### CHALLENGE
Copy out all lines in the data below containing the string "shown".

Object data in JSON:
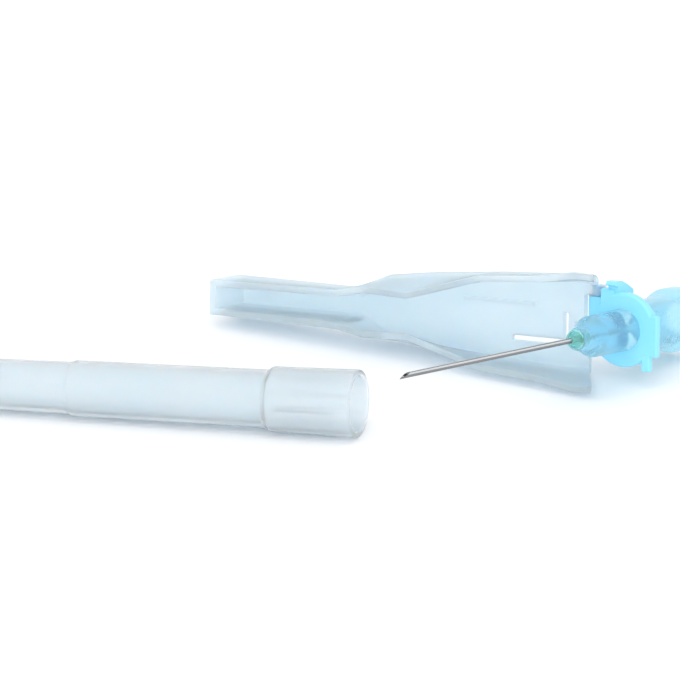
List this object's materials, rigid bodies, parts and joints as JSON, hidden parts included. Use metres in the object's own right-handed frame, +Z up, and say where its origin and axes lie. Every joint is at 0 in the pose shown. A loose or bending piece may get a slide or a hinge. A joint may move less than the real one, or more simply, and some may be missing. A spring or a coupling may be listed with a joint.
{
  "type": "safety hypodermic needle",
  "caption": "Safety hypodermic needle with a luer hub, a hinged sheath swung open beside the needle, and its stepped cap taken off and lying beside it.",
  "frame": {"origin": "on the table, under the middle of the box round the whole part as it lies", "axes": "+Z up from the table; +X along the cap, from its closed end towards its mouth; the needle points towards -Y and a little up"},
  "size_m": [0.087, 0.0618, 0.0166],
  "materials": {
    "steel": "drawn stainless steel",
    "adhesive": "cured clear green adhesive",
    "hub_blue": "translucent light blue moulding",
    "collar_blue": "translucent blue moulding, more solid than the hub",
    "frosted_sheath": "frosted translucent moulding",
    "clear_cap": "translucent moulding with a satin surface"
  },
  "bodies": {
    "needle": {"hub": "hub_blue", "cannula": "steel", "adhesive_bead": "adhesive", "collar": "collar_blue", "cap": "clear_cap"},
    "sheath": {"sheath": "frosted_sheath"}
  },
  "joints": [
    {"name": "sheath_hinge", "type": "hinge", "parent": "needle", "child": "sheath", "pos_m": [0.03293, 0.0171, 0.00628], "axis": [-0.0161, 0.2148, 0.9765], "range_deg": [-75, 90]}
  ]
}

* * *

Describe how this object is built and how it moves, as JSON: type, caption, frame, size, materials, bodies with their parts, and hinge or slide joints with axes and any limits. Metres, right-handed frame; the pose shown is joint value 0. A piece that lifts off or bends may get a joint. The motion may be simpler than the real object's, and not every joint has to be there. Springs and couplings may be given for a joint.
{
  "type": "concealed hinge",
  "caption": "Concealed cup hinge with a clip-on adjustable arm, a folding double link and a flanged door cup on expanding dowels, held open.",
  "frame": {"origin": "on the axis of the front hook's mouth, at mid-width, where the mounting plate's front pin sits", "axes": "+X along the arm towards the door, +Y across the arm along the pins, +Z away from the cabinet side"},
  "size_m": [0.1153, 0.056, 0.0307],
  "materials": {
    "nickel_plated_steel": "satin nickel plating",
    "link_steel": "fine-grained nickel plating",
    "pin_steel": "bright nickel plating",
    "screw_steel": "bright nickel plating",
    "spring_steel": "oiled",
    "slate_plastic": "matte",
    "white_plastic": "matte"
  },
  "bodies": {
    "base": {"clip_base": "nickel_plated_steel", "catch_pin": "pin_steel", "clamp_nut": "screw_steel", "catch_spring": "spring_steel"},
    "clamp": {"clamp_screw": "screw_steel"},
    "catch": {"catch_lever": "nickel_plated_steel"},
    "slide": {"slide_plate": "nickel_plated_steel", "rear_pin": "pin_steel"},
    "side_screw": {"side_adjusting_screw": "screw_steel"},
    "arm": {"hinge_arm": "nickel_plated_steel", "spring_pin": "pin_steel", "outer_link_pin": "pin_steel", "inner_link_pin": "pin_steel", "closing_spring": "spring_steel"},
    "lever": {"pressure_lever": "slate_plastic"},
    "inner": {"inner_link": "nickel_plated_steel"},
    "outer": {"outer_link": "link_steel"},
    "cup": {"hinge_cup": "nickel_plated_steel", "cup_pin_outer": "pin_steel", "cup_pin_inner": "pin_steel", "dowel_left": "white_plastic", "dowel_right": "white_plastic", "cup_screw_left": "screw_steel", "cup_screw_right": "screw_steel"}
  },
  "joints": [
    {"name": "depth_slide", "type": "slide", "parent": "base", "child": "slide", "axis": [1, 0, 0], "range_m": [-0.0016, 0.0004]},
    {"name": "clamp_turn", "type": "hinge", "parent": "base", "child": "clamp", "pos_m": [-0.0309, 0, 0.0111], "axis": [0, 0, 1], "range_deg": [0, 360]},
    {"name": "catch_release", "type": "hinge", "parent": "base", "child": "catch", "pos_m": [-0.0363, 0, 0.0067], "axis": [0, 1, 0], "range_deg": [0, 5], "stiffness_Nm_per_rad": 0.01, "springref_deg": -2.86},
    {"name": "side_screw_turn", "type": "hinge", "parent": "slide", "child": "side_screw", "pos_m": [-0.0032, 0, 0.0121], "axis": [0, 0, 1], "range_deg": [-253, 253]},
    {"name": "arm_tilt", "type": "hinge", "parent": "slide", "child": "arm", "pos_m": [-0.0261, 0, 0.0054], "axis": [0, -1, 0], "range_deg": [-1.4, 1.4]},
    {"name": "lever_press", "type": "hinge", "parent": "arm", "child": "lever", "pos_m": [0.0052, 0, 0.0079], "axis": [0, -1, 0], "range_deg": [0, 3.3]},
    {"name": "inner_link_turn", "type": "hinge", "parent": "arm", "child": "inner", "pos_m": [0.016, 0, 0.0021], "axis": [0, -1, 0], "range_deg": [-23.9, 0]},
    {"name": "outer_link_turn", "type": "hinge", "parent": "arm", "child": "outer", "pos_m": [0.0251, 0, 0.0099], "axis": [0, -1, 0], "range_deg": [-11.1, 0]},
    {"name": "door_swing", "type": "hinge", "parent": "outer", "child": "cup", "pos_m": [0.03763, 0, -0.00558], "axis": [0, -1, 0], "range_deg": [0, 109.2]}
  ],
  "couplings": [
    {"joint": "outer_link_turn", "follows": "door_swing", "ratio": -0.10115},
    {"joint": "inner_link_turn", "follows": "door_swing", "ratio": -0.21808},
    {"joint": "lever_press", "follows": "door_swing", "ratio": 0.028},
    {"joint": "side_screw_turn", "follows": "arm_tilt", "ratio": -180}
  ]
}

### FINAL RESULT
List this object's materials, rigid bodies, parts and joints as JSON, hidden parts included. Use metres in the object's own right-handed frame, +Z up, and say where its origin and axes lie. Every joint is at 0 in the pose shown. A loose or bending piece may get a slide or a hinge. A joint may move less than the real one, or more simply, and some may be missing. A spring or a coupling may be listed with a joint.
Describe how this object is built and how it moves, as JSON: type, caption, frame, size, materials, bodies with their parts, and hinge or slide joints with axes and any limits. Metres, right-handed frame; the pose shown is joint value 0. A piece that lifts off or bends may get a joint. The motion may be simpler than the real object's, and not every joint has to be there. Springs and couplings may be given for a joint.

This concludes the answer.